Campaigners warn of threat to Vietnam bear sanctuary
October 19, 2012 -- Updated 0247 GMT (1047 HKT)
STORY HIGHLIGHTS
- Online campaign launched to save bear sanctuary in Vietnam from closure
- Sanctuary provides home for rescued Asiatic black bears
- Bile from live bears extracted and used as traditional medicine
- Appeal to Vietnam's prime minister to stop center's closure
Comic actor Ricky Gervais
and broadcaster Stephen Fry are among the many people who have used
Twitter to call on Vietnam to lift the threat to shut the Bear Rescue
Center, operated by Hong Kong-based charity Animals Asia.
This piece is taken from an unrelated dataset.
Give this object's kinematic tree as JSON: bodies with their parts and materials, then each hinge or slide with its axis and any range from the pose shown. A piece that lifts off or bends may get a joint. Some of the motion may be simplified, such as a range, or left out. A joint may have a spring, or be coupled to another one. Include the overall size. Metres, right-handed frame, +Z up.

The centre was set up to provide a safe home for bears
previously captured and exploited by farmers as a source of bear bile
-- regarded as a traditional medicine by many people in east Asian
countries.
Bears in the illegal bile
industry can be held for decades in cramped cages, having their bile
regularly extracted direct from their abdomens in conditions described
as barbaric by animal welfare campaigners.
Animals Asia says it's
operating on land allocated by the government in 2005 for the purpose of
a bear sanctuary, in Tam Dao National Park north of Hanoi. It now
houses 104 rescued Asiatic black bears -- also know as moon bears, for
their crescent-shaped chest markings.
The charity says it has
been told the center has to leave the site after coming under pressure
from the director of the national park. It claims he lobbied the
Ministry of Defense to declare the area is of national defense
significance -- a status the charity says is not justified. It alleges
the true motive for reclaiming the land is to develop it for profit.
"We are desperate to
ensure that the rescue center is not closed down and relocated," said
Jill Robinson, the founder and chief executive of Animals Asia. The
charity says it has invested $2 million of donors' money in the bear
rehabilitation center, which will be lost if the centre closes. Robinson
said it would also cost 77 local people their jobs, and added: "The
welfare of 104 bears, who have already suffered enough, would be
seriously compromised."
Now she and Animals Asia
are pinning their hopes for a reprieve on an appeal to Vietnamese Prime
Minister Nguyen Tan Dung. They say he can override the eviction ruling,
and are urging him to honor the original agreement to set land aside as a
home for bears.
Stephen Fry this week
joined the campaign to stop the sanctuary from being shut, tweeting to
his 4.9 million followers: "Stop 104 rescued bears losing their home!
Email Vietnam's PM to save Animals Asia's sanctuary #stoptheeviction".
The government of Vietnam has so far not responded to CNN's requests for comment.